Help get your children/grandchildren into a savings habit

It’s a real challenge to get your children or even your grandchildren interested in the concept of saving. We know that the earlier you start saving, the better prepared you will be for the future. Talking with children or grandchildren however, about anything other than the next 24 hours doesn’t capture their fertile imaginations and the future is of little interest to them.

So how do get them into the savings habit?  Here’s a few top tips.

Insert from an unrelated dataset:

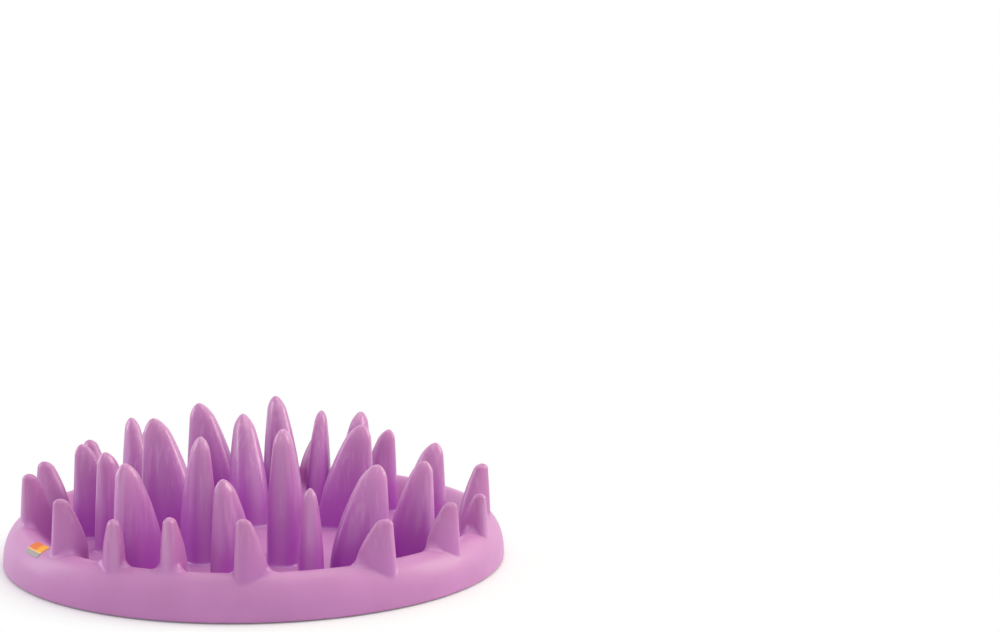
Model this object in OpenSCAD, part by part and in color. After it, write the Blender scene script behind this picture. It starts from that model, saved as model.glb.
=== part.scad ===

  1. Talk with your children about money from an as early an age as suitable.  It shouldn’t be a taboo subject and the days of discussing money as “vulgar” are well and truly gone. Indeed, there is currently a Lloyds TV ad running on the need for families to discuss money.
  2. Discuss the difference between “wants” and “needs”. This is a challenge in today’s world of instant gratification made possible by our digital environment. The concept of anticipation is an alien one to millennials and beyond but it’s important to make the distinction about what is necessary compared to what is desirable. Instilling that concept from an early age will go a long way to making informed decisions in the future.
  3. Let children earn their own money. Even if it’s just pocket money, make sure that they do something like a simple chore in order to receive it. As they get older encourage them to take a part-time job to help them understand the importance of earning their own money. This also gives them an early and useful perspective on the cost of living.
  4. Help them set some savings goals. Start by identifying something that they might want to buy e.g. a game, sports kit, clothes etc. They need to be able to calculate how much they can save and how long it will take them to have enough to buy the item they want. This is important to develop the concept of money that is put aside over and above their usual spending habit as well as planning. It will allow them to prioritise how they spend their money.
    The next step is to encourage them to save on a regular basis even when they don’t have a specific project or item in mind. This is the start of getting them into a savings habit.
  5. They’ll need somewhere to store their savings beyond the piggy bank as they get older. There are some restrictions on people under the age of 18 when opening accounts, but most banks have options such as a parent being a named as a joint account holder. There are of course emerging online alternatives such as which also promotes education about money to children.
    Whichever you choose, it exposes children to the institutions that underpin money and some of the ways that they can start to save.
  6. Once they have their account set up, encourage them to track their money. With nearly all banks being online, then this is a much simpler task. Indeed, many banks now alert you of your spending as it happens. Keeping track of money whether its spending or saving it will help with financial planning in the future.

All the above is just common sense but it should be an important part of children’s education to help safeguard their future.